The IPCC work is to be commended – especially in the initial reports – for working hard to keep politics out of the science. No informed party should be rejecting the IPCC numbers – the projections and data represent the key objective data analysis around which the real debates should take place. e.g. “what should we do?” and “will this create inconvenience or catastrophe?”
Rod B says
Joseph Hunkins (215), a not terribly significant observation, but my view was that the IPCC has gotten better at minimizing political influence, and the early reports, especially the 1st, was accurately criticized for its politics inclusion. Am I wrong?
Aaron Lewis says
Re: coments by nit pickers
This and other forums have devoted countless hours to debate over the quality of various weather data.

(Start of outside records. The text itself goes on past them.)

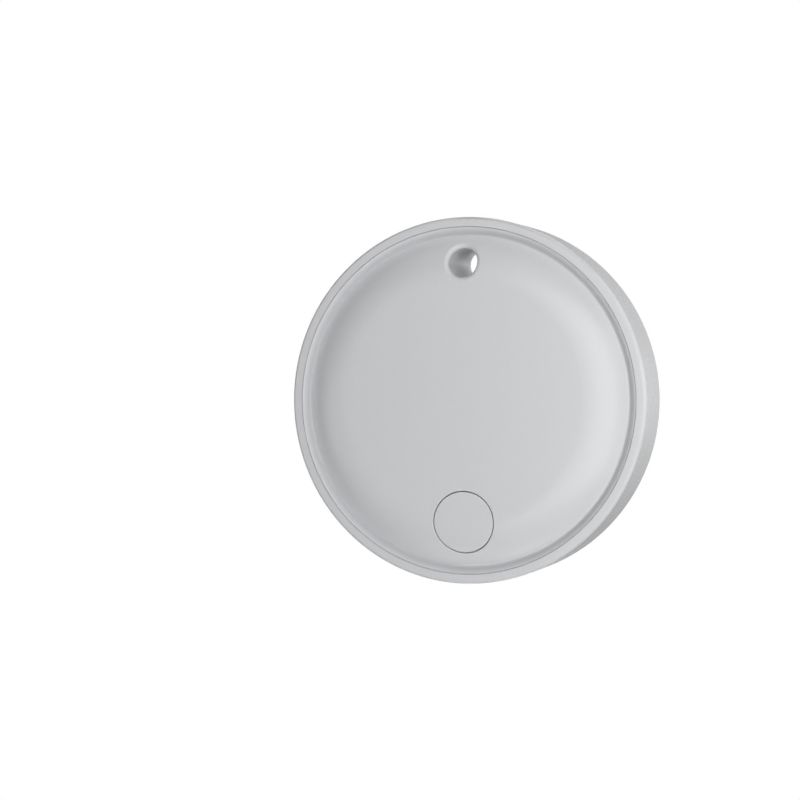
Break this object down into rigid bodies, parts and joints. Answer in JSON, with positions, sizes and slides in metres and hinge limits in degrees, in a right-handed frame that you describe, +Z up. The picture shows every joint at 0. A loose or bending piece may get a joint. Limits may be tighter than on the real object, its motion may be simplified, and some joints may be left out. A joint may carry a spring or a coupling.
{
  "type": "bluetooth tracker tag",
  "caption": "Round domed tracker tag with a keyring hole, a flush front button, a sealed screw-down rear cover and a swappable coin cell.",
  "frame": {"origin": "middle of the keyring hole, which the tag hangs from", "axes": "+Z up, from the button to the keyring hole; the front face looks along -Y; +X to the right seen from the front"},
  "size_m": [0.036, 0.0086, 0.036],
  "materials": {
    "shell": "satin white moulded plastic",
    "screw_steel": "machined steel",
    "brass": "turned brass",
    "seal_rubber": "matt black rubber",
    "foam": "closed-cell foam",
    "cell_steel": "nickel-plated steel",
    "cell_plastic": "moulded polypropylene",
    "frame_plastic": "matt moulded plastic",
    "board": "solder-masked glass laminate",
    "chip_plastic": "moulded epoxy",
    "crystal_can": "nickel-plated lid",
    "ceramic_white": "glazed ceramic",
    "capacitor_ceramic": "fired ceramic",
    "gold_contact": "gold-plated spring sheet",
    "piezo_ceramic": "silvered ceramic",
    "adhesive": "double-sided tape",
    "switch_plastic": "moulded nylon"
  },
  "bodies": {
    "root": {"side_ring": "shell", "front_cover": "shell", "board_screws": "screw_steel", "threaded_insert": "brass", "inner_frame": "frame_plastic", "circuit_board": "board", "battery_positive_contact": "gold_contact", "battery_negative_contact": "gold_contact", "buzzer_springs": "gold_contact", "bluetooth_chip": "chip_plastic", "buzzer_driver_chip": "chip_plastic", "main_crystal": "crystal_can", "watch_crystal": "crystal_can", "chip_antenna": "ceramic_white", "boost_inductor": "chip_plastic", "storage_capacitor": "capacitor_ceramic", "board_capacitors": "capacitor_ceramic", "board_resistors": "chip_plastic", "buzzer_plate": "brass", "buzzer_ceramic": "piezo_ceramic", "buzzer_adhesive_ring": "adhesive", "switch_body": "switch_plastic", "switch_cover": "crystal_can", "switch_terminals": "crystal_can", "switch_dome": "crystal_can"},
    "button": {"button_cap": "shell"},
    "plunger": {"switch_plunger": "switch_plastic"},
    "back": {"rear_cover": "shell", "cover_gasket": "seal_rubber", "battery_pad": "foam", "keyring_hole_seal": "seal_rubber"},
    "screw_carrier": {"screw_seal_ring": "seal_rubber"},
    "screw": {"cover_screw": "screw_steel"},
    "cell": {"cell_can": "cell_steel", "cell_cap": "cell_steel", "cell_gasket": "cell_plastic"}
  },
  "joints": [
    {"name": "button_press", "type": "slide", "parent": "root", "child": "button", "axis": [0, 1, 0], "range_m": [0, 0.00025], "stiffness_N_per_m": 4000, "springref_m": -0.00015},
    {"name": "plunger_press", "type": "slide", "parent": "root", "child": "plunger", "axis": [0, 1, 0], "range_m": [0, 0.00025], "deforming": ["switch_dome"]},
    {"name": "rear_cover_lift", "type": "slide", "parent": "root", "child": "back", "axis": [0, 1, 0], "range_m": [0, 0.014]},
    {"name": "screw_travel", "type": "slide", "parent": "back", "child": "screw_carrier", "axis": [0, 1, 0], "range_m": [0, 0.0023]},
    {"name": "screw_turn", "type": "hinge", "parent": "screw_carrier", "child": "screw", "pos_m": [0.0082, 0.00305, -0.00315], "axis": [0, 1, 0], "range_deg": [0, 2070]},
    {"name": "cell_removal", "type": "slide", "parent": "root", "child": "cell", "axis": [0, 1, 0], "range_m": [0, 0.007]}
  ],
  "couplings": [
    {"joint": "plunger_press", "follows": "button_press", "ratio": 1},
    {"joint": "screw_turn", "follows": "screw_travel", "rad_per_m": 15708},
    {"joint": "cell_removal", "follows": "rear_cover_lift", "ratio": 0.5}
  ]
}
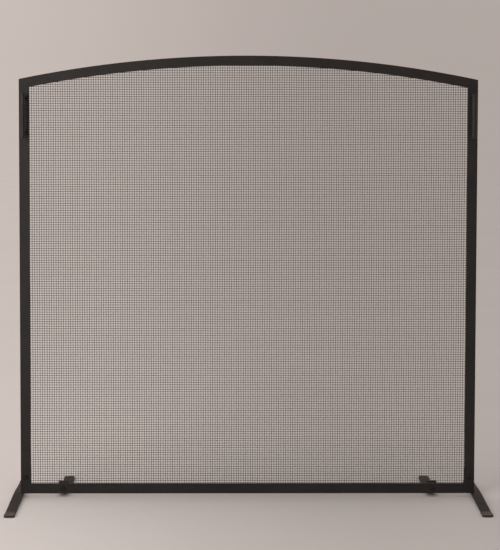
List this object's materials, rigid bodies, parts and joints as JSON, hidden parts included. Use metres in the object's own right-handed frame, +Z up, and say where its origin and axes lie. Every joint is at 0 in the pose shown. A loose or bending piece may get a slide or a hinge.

Frankly, the heat in atmosphere over those disputed weather stations or the difference between data streams is a miniscule fraction of the total heat in the Earth’s system. The fact is, there is some kind of data for the energy flux at that location. Climate Audit rants about issues totaling a few joules, while there are gigajoule holes in our data collection system. Why don’t Climate Audit propose solutions for the places where there is just no data? By distracting in this way, they detract from the whole system of climate science.